The enterprise playbook, and why it does not fit
Enterprise auction software was built for Sotheby's, Christie's, Bonhams, and houses like them. Multi-site operations. Multi-currency settlements. Global client databases. Specialist IT support. Budgets in the hundreds of thousands. The software does what it was designed to do, which is handle front-to-back auction workflows at scale across geographies with compliance layers, API integrations, and white-label bidding infrastructure.
The problem is that the same vendors sell downmarket versions of the same software to regional houses with £10M annual hammer and five specialists, and the fit is terrible. The pricing is opaque (always "contact us for a quote"). The onboarding takes weeks. The features assume workflows that a regional house does not have. And the support model expects you to have an IT team on staff who can handle integrations and troubleshooting.

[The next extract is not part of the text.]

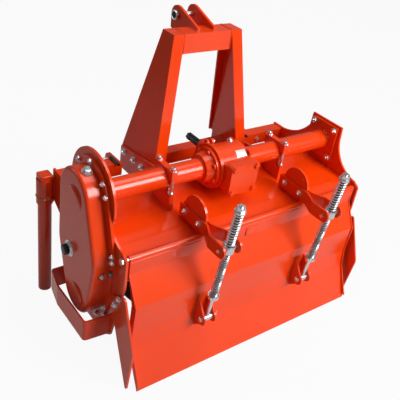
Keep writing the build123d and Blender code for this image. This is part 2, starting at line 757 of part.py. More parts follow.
# Spring rods: swivel, rod with nut, cup and eye, and two coil springs
UPPER_SPAN = ROD_TOP_LIFT - HEAD_LENGTH - SWIVEL_LENGTH / 2
LOWER_SPAN = ROD_SPAN - SWIVEL_LENGTH / 2 - CUP_LIFT - CUP_T
for side_name, side in sides():
    middle = side * ROD_X
    with BuildPart() as swivel:
        with BuildSketch(rod_plane(ROD_SPAN - SWIVEL_LENGTH / 2, middle)):
            Circle(SWIVEL_R)
        extrude(amount=SWIVEL_LENGTH)
        with BuildSketch(across(middle - FORK_SPREAD - FORK_T - 10)):
            with Locations(SWIVEL):
                Circle(SWIVEL_PIN_R)
        extrude(amount=2 * (FORK_SPREAD + FORK_T + 10))
        with BuildSketch(rod_plane(ROD_SPAN - SWIVEL_LENGTH / 2, middle)):
            Circle(ROD_R + FIT)
        extrude(amount=SWIVEL_LENGTH, mode=Mode.SUBTRACT)
    save(swivel.part, f"swivel_{side_name}")

    with BuildPart() as rod:
        with BuildSketch(rod_plane(0, middle)):
            Circle(ROD_R)
        extrude(amount=ROD_SPAN + ROD_TOP_LIFT + ROD_OVER)
        with BuildSketch(rod_plane(CUP_LIFT, middle)):
            Circle(CUP_R)
        extrude(amount=CUP_T)
        with BuildSketch(rod_plane(CUP_LIFT + CUP_T, middle)):
            Circle(CUP_R)
            Circle(CUP_R - CUP_RIM_T, mode=Mode.SUBTRACT)
        extrude(amount=CUP_RIM_H)
        with BuildSketch(rod_plane(ROD_SPAN + ROD_TOP_LIFT - HEAD_LENGTH, middle)):
            Circle(HEAD_R)
        extrude(amount=HEAD_T)
        with BuildSketch(rod_plane(ROD_SPAN + ROD_TOP_LIFT - HEAD_LENGTH + HEAD_T, middle)):
            RegularPolygon(NUT_R, 6)
        extrude(amount=HEAD_LENGTH - HEAD_T)
        with BuildSketch(across(middle - EYE_LENGTH / 2)):
            with Locations(ROD_EYE):
                Circle(EYE_R)
        extrude(amount=EYE_LENGTH)
        with BuildSketch(across(middle - EYE_LENGTH / 2)):
            with Locations(ROD_EYE):
                Circle(EYE_PIN_R + EYE_GAP)
        extrude(amount=EYE_LENGTH, mode=Mode.SUBTRACT)
    save(rod.part, f"spring_rod_{side_name}")

    springs = (
        ("upper_spring", ROD_SPAN + SWIVEL_LENGTH / 2, UPPER_SPAN, UPPER_SPRING_R, UPPER_WIRE, UPPER_COILS),
        ("lower_spring", CUP_LIFT + CUP_T, LOWER_SPAN, LOWER_SPRING_R, LOWER_WIRE, LOWER_COILS),
    )
    for spring_name, foot, span, reach, wire, coils in springs:
        rise = span - wire - 2 * SPRING_SEAT
        seat = rod_plane(foot + SPRING_SEAT + wire / 2, middle)
        with BuildPart() as spring:
            with BuildLine():
                coil = Helix(rise / coils, rise, reach - wire / 2, center=seat.origin, direction=seat.z_dir)
            with BuildSketch(Plane(origin=coil @ 0, z_dir=coil % 0)):
                Circle(wire / 2)
            sweep(is_frenet=True)
        save(spring.part, f"{spring_name}_{side_name}")


# Levelling board: one bent sheet with end plates that hang on the hinge bolts
BOARD_HALF = HALF_WIDTH - BOARD_END_GAP
BOARD_TOE = (-BOARD_TOE_BACK, FLOOR + BOARD_CLEAR)
BOARD_LINE = (BOARD_TOP, BOARD_BULGE, BOARD_WAIST, BOARD_KNEE, BOARD_TOE)
with BuildPart() as levelling_board:
    with BuildSketch(across(-BOARD_HALF)):
        with BuildLine():
            Polyline((HINGE[0] - KNUCKLE_R + SHEET / 2, HINGE[1] - 10), *BOARD_LINE)
            offset(amount=SHEET / 2)
        make_face()
    extrude(amount=2 * BOARD_HALF)
    with BuildSketch(across(-BOARD_HALF)):
        with Locations(HINGE):
            Circle(KNUCKLE_R)
    extrude(amount=2 * BOARD_HALF)
    for x in (-BOARD_HALF, BOARD_HALF - BOARD_END_T):
        with BuildSketch(across(x)):
            with BuildLine():
                Polyline(
                    (HINGE[0] - KNUCKLE_R, HINGE[1]),
                    (BOARD_TOP[0] - 6, BOARD_TOP[1]),
                    (BOARD_BULGE[0] - 8, BOARD_BULGE[1]),
                    (BOARD_WAIST[0] - 8, BOARD_WAIST[1]),
                    (BOARD_KNEE[0] - 10, BOARD_KNEE[1]),
                    (BOARD_TOE[0] - 12, BOARD_TOE[1] + 16),
                    (BOARD_TOE[0] + 10, BOARD_TOE[1] + 16),
                    (BOARD_KNEE[0] + 22, BOARD_KNEE[1]),
                    (BOARD_WAIST[0] + 22, BOARD_WAIST[1]),
                    (BOARD_BULGE[0] + 24, BOARD_BULGE[1]),
                    (HINGE[0] + KNUCKLE_R, HINGE[1]),
                    close=True,
                )
            make_face()
        extrude(amount=BOARD_END_T)
    with BuildSketch(across(-BOARD_HALF)):
        with Locations(HINGE):
            Circle(HINGE_R + FIT)
    extrude(amount=2 * BOARD_HALF, mode=Mode.SUBTRACT)
save(levelling_board.part, "levelling_board")

for side_name, side in sides():
    middle = side * ROD_X
    with BuildPart() as lug:
        for x in (middle - EYE_LENGTH / 2 - 1 - LUG_T, middle + EYE_LENGTH / 2 + 1):
            with BuildSketch(across(x)):
                with BuildLine():
                    Polyline(
                        (BOARD_WAIST[0] - SHEET / 2, ROD_EYE[1] + 110),
                        (ROD_EYE[0] - LUG_R, ROD_EYE[1]),
                        (ROD_EYE[0], ROD_EYE[1] - LUG_R),
                        (BOARD_WAIST[0] - SHEET / 2 - 8, ROD_EYE[1] - 60),
                        close=True,
                    )
                make_face()
                with Locations(ROD_EYE):
                    Circle(LUG_R)
            extrude(amount=LUG_T)
        with BuildSketch(across(middle - EYE_LENGTH / 2 - 1 - LUG_T - 8)):
            with Locations(ROD_EYE):
                Circle(EYE_PIN_R)
        extrude(amount=EYE_LENGTH + 2 * LUG_T + 18)
        with BuildSketch(across(middle - 60)):
            with BuildLine():
                Polyline(
                    *BOARD_LINE,
                    (0, BOARD_TOE[1]),
                    (0, BOARD_TOP[1]),
                    close=True,
                )
            make_face()
        extrude(amount=120, mode=Mode.SUBTRACT)
        add(levelling_board.part, mode=Mode.SUBTRACT)
    save(lug.part, f"board_lug_{side_name}")

    with BuildPart() as hinge_pin:
        with BuildSketch(across(from_x(side, BOARD_HALF - BOARD_END_T - 6, BOARD_END_GAP + BOARD_END_T + 6 + PLATE))):
            with Locations(HINGE):
                Circle(HINGE_R)
        extrude(amount=BOARD_END_GAP + BOARD_END_T + 6 + PLATE)
        with BuildSketch(across(from_x(side, HALF_WIDTH + PLATE, BOLT_HEAD_H))):
            with Locations(HINGE):
                RegularPolygon(BOLT_HEAD_R, 6)
        extrude(amount=BOLT_HEAD_H)
    save(hinge_pin.part, f"board_hinge_pin_{side_name}")

    with BuildPart() as side_wing:
        with BuildSketch(across(from_x(side, HALF_WIDTH + PLATE, WING_T))):
            with Locations(WING_TOP):
                Circle(WING_TOP_R)
            with Locations(WING_CREST):
                Circle(WING_CREST_R)
            with Locations(WING_MIDDLE):
                Circle(WING_MIDDLE_R)
            with Locations((-WING_TIP_BACK, FLOOR + WING_TIP_R)):
                Circle(WING_TIP_R)
            make_hull()
        extrude(amount=WING_T)
    save(side_wing.part, f"side_wing_{side_name}")


# Parking stand: a tube that slides in a sleeve on the left
with BuildPart() as stand_sleeve:
    with BuildSketch(Plane(origin=(-STAND_X, TUBE_Y + STAND_Y, SLEEVE_TOP - SLEEVE_H))):
        Circle(SLEEVE_R)
        with Locations((SLEEVE_R / 2, 0)):
            Rectangle(SLEEVE_R, SLEEVE_FOOT)
        Circle(STAND_R + SLEEVE_GAP, mode=Mode.SUBTRACT)
    extrude(amount=SLEEVE_H)
save(stand_sleeve.part, "stand_sleeve")

with BuildPart() as stand_leg:
    with BuildSketch(Plane(origin=(-STAND_X, TUBE_Y + STAND_Y, FLOOR))):
        Circle(STAND_R)
    extrude(amount=SLEEVE_TOP - FLOOR + STAND_OVER)
    with BuildSketch(Plane(origin=(-STAND_X, TUBE_Y + STAND_Y, SLEEVE_TOP + STAND_OVER))):
        RectangleRounded(STAND_CAP, STAND_CAP, 8)
    extrude(amount=STAND_CAP_T)
    fillet(stand_leg.edges().group_by(Axis.Z)[-1], 4)
save(stand_leg.part, "stand_leg")


# Rotor: a tube with bolted flanges and bent tines
FLANGE_PITCH = 2 * (HALF_WIDTH - FLANGE_FROM_PLATE) / (FLANGE_COUNT - 1)
with BuildPart() as rotor_shaft:
    with BuildSketch(across(-HALF_WIDTH + ROTOR_END_GAP)):
        with Locations(ROTOR):
            Circle(ROTOR_TUBE_R)
    extrude(amount=2 * (HALF_WIDTH - ROTOR_END_GAP))
    with BuildSketch(across(-HALF_WIDTH - PLATE)):
        with Locations(ROTOR):
            Circle(STUB_R)
    extrude(amount=2 * (HALF_WIDTH + PLATE))
    for n in range(FLANGE_COUNT):
        with BuildSketch(across(-HALF_WIDTH + FLANGE_FROM_PLATE + n * FLANGE_PITCH - FLANGE_T / 2)):
            with Locations(ROTOR):
                Circle(FLANGE_R)
        extrude(amount=FLANGE_T)
save(rotor_shaft.part, "rotor_shaft")

with BuildPart() as tine:
    with BuildSketch(Plane.YZ):
        with BuildLine():
            tip = CenterArc((0, 0), TINE_REACH, 90 + TINE_SWEEP, TINE_SPAN)
            back = RadiusArc(tip @ 1, (-TINE_WIDTH / 2, TINE_ROOT), -TINE_CURVE)
            root = Line(back @ 1, (TINE_WIDTH / 2, TINE_ROOT))
            RadiusArc(root @ 1, tip @ 0, TINE_CURVE)
        make_face()
    extrude(amount=TINE_T)
    with BuildSketch(Plane.YZ):
        with BuildLine():
            outer = CenterArc((0, 0), TINE_REACH, 90 + TINE_SWEEP, TINE_SPAN)
            inner = CenterArc((0, 0), TINE_REACH - TINE_T, 90 + TINE_SWEEP, TINE_SPAN)
            Line(outer @ 0, inner @ 0)
            Line(outer @ 1, inner @ 1)
        make_face()
    extrude(amount=TINE_FOOT)
tine_left = mirror(tine.part, about=Plane.YZ)

with BuildPart() as rotor_tines:
    for n in range(FLANGE_COUNT):
        flange_x = -HALF_WIDTH + FLANGE_FROM_PLATE + n * FLANGE_PITCH
        for k in range(TINES_PER_FLANGE):
            turn = n * TINE_TWIST + k * 360 / TINES_PER_FLANGE
            leans_right = n == 0 or (n < FLANGE_COUNT - 1 and k % 2 == 0)
            seat = flange_x + (FLANGE_T / 2 if leans_right else -FLANGE_T / 2)
            with Locations(Location((seat, TUBE_Y + ROTOR[0], ROTOR[1]), (turn, 0, 0))):
                add(tine.part if leans_right else tine_left)
save(rotor_tines.part, "rotor_tines")
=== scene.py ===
import math

import bmesh
import bpy
from mathutils import Matrix, Vector


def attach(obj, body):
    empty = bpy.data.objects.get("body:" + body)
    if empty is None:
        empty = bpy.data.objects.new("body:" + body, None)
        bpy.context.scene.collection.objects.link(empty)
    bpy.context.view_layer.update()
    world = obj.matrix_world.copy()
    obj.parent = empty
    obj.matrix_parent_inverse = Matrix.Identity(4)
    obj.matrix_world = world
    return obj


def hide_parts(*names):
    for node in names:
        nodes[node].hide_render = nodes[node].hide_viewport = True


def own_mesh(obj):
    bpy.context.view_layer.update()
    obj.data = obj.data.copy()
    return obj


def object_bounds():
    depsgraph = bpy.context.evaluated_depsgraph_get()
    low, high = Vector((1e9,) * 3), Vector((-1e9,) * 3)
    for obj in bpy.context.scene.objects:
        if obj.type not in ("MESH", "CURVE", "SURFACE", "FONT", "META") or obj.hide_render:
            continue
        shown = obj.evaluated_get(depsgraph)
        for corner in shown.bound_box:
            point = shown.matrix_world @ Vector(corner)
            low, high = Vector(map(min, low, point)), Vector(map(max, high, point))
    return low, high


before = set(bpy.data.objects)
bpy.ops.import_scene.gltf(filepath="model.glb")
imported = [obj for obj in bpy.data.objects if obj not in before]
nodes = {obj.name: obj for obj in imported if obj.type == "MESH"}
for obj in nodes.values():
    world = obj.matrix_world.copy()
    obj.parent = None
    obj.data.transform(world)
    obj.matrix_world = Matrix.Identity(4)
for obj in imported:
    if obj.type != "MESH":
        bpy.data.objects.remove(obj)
cad_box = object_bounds()


# Side plates
# Two laser-cut steel plates, 10 mm thick, that carry everything between them.
# They are welded to the main tube and hood, then dipped and stove enamelled orange.
MM = 0.001
TUBE_Y = -270
HALF_WIDTH = 630
PLATE = 10
OUTER_FACE = HALF_WIDTH + PLATE
ROTOR = (-45, -412)
RIGHT = (1, 0, 0)
SHARP = math.radians(35)


def place(x, y, z):
    """A point given in millimetres, with y counted from the main tube's axis."""
    return Vector((x, y + TUBE_Y, z)) * MM


def on_circle(centre, radius, angle):
    """A point on a circle: its y and z, where the circle is square to X and turns from +Y to +Z."""
    return centre[0] + radius * math.cos(angle), centre[1] + radius * math.sin(angle)


def linear(hex_colour):
    """A colour written as sRGB hex, as the linear values that Blender's sockets take."""
    channels = [int(hex_colour[i:i + 2], 16) / 255 for i in (1, 3, 5)]
    curved = [c / 12.92 if c <= 0.04045 else ((c + 0.055) / 1.055) ** 2.4 for c in channels]
    return (*curved, 1.0)


def add_node(tree, kind, settings=None, links=None):
    """A node in a material, with its settings, and links from other sockets to its inputs."""
    new = tree.nodes.new(kind)
    for name, value in (settings or {}).items():
        if name in new.inputs:
            new.inputs[name].default_value = value
        else:
            setattr(new, name, value)
    for name, socket in (links or {}).items():
        tree.links.new(socket, new.inputs[name])
    return new


def tint_shader(tree, shader, mask, colour, other):
    """The shader's colour goes from one hex value to another where the mask does."""
    tint = add_node(tree, "ShaderNodeMix", {"data_type": "RGBA"}, {0: mask})
    tint.inputs[6].default_value = linear(colour)
    tint.inputs[7].default_value = linear(other)
    tree.links.new(tint.outputs[2], shader.inputs["Base Color"])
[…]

We have sat with dozens of regional houses over the past two years, and the story is always some version of this. The house knows it needs better software. It talks to the enterprise vendors because those are the names everyone knows. The vendors are polite, professional, and genuinely trying to help. But the software they are selling was not designed for a single-site house in the Cotswolds with three specialist departments and a saleroom manager who also handles IT.
The wedge is not that enterprise software is bad. It is that it solves the wrong problems. A £10M regional house does not need multi-currency settlement. It needs faster response time on consignment enquiries. It does not need white-label bidding infrastructure. It needs automatic routing so the head of jewellery sees jewellery enquiries and the head of furniture sees furniture enquiries without anyone having to manually triage. It does not need branch consolidation. It needs a weekly digest that shows the CEO which specialist queues are getting stale.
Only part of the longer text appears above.